Count the lines below that contain the word "axis", and reply with only that number.
○ ○ ○ ○
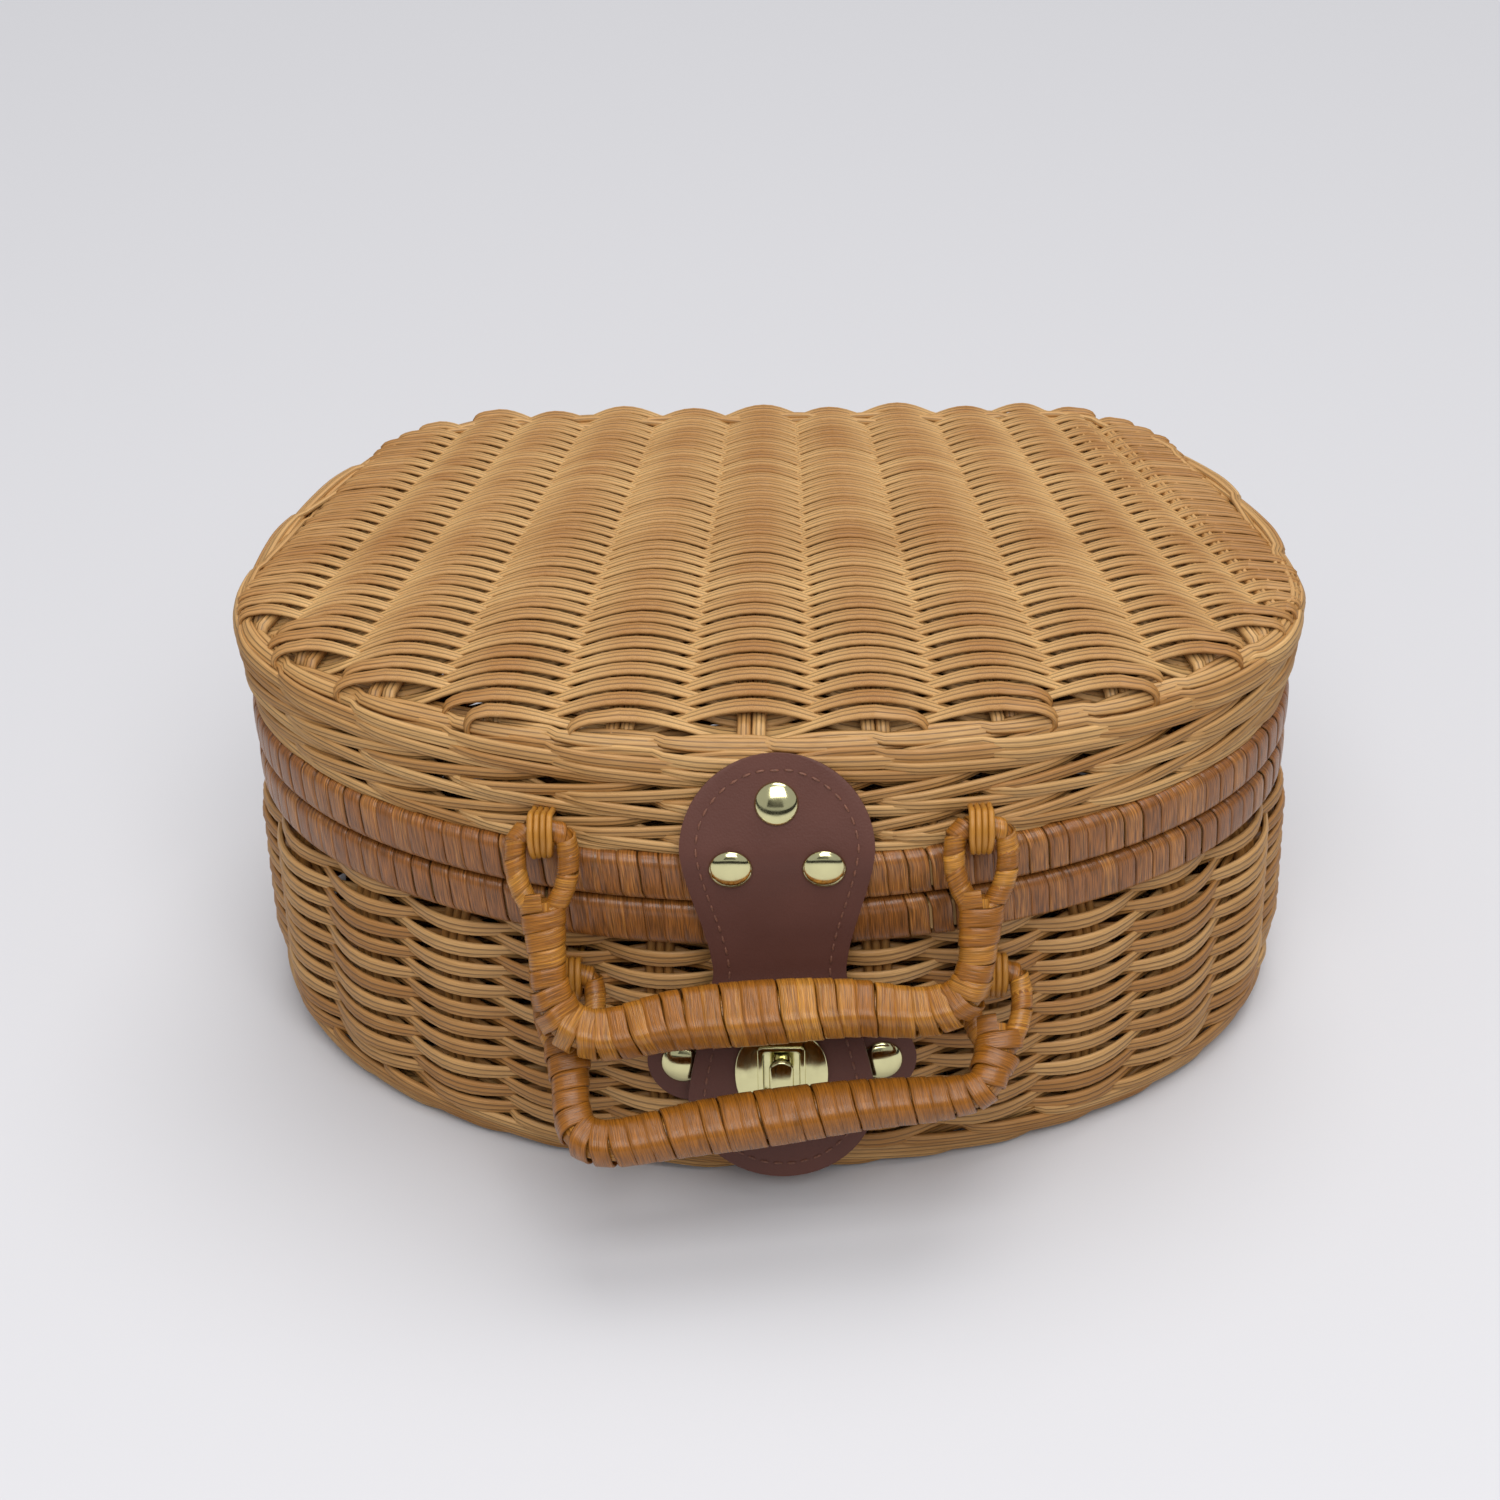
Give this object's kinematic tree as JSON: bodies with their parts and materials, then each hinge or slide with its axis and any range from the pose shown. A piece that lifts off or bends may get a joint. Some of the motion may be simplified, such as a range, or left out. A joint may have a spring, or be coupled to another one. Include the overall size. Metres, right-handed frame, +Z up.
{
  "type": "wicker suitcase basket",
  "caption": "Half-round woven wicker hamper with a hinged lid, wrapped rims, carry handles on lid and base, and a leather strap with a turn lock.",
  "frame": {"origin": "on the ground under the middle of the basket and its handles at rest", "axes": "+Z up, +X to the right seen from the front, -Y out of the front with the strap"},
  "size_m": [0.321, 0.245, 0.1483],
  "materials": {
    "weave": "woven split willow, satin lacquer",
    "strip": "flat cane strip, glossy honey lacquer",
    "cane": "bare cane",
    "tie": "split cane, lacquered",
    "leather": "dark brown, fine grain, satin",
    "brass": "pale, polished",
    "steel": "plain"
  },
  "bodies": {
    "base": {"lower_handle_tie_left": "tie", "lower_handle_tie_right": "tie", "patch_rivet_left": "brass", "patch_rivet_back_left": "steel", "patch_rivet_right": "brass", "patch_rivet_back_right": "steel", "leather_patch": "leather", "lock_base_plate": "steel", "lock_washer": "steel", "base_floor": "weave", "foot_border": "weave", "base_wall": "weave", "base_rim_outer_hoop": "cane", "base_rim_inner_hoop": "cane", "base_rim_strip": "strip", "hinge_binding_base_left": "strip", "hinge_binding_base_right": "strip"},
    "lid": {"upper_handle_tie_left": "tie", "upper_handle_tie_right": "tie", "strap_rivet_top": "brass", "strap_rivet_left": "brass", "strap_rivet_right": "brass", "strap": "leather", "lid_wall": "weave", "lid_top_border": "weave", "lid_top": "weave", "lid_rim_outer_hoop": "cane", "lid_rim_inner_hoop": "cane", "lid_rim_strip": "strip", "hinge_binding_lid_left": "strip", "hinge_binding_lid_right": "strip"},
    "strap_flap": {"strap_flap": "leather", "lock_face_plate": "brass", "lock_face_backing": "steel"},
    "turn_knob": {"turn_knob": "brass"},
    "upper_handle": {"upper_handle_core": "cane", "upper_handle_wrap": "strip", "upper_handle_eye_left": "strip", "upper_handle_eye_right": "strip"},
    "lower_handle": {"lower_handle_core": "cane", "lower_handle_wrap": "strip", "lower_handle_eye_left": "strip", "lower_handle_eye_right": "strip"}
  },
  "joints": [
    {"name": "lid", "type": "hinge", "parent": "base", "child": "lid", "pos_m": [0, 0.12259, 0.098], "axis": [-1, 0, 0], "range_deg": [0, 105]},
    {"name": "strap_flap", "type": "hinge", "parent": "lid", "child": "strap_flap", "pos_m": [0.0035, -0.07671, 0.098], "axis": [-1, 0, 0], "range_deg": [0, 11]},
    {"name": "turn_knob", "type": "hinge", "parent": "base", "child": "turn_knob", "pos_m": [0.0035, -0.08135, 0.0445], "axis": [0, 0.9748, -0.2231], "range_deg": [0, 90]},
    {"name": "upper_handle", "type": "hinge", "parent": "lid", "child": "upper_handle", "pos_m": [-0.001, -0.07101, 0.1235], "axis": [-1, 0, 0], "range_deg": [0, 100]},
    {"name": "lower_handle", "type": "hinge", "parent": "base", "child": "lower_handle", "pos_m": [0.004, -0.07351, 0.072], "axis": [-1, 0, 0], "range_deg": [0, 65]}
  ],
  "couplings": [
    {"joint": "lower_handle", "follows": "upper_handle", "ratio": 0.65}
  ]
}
○ ○ ○ ○
▶ _Task solution_
6